I will admit, I am a sucker for stories about people who attempt unusual things. Added to that fact, as I get older the statement "More is Less", rings true to me. I am still working on decluttering my life. I am interested in making my life simpler. Just the act of having less in my space, reduces my stress. But I struggle with that concept as well. The "I want" bug still runs rampant in my hobby life.
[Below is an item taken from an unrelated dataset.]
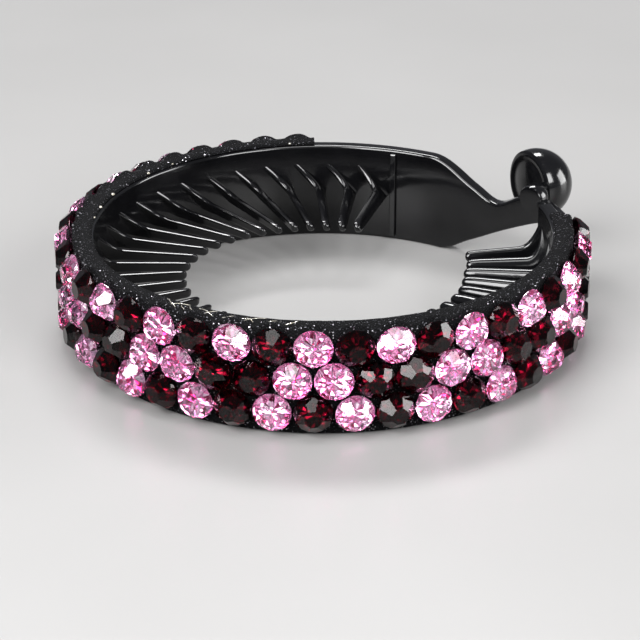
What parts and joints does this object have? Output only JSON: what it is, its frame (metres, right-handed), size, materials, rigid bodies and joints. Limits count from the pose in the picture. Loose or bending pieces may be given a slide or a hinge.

This chronical is filled with the details of a life style that I would never consider attempting. For example, I like to be comfortably cool in the summer. Turning off the electric power and my air conditioning just doesn't appeal to me. While I could give up my car and use public transportation (especially in a city environment), I wouldn't care to limit myself to just walking or bicycling to get places. I could give up cable TV but I still want to keep my TV to see rented movies. And I am hooked on the Internet. I am more of a middle-of-the-road "more is less" individual. It is fascinating, however, to follow the author's efforts to have no impact on the environment. He tackles each change and challenge with humor and research. And he doesn't propose that this extreme way of life should be permanent. He committed himself and his family for only one year. But the journal of his efforts does raise awareness of the wasteful impact our culture has on our earth. I suspect that if there were more middle-of-the-road individuals on this planet, we could seriously retard the world's general ecological decline.
I strongly recommend this book - not just to increase ecological awareness, but to see what it is like to step outside the box and live differently for a year. I am sure it will have you looking at your world differently.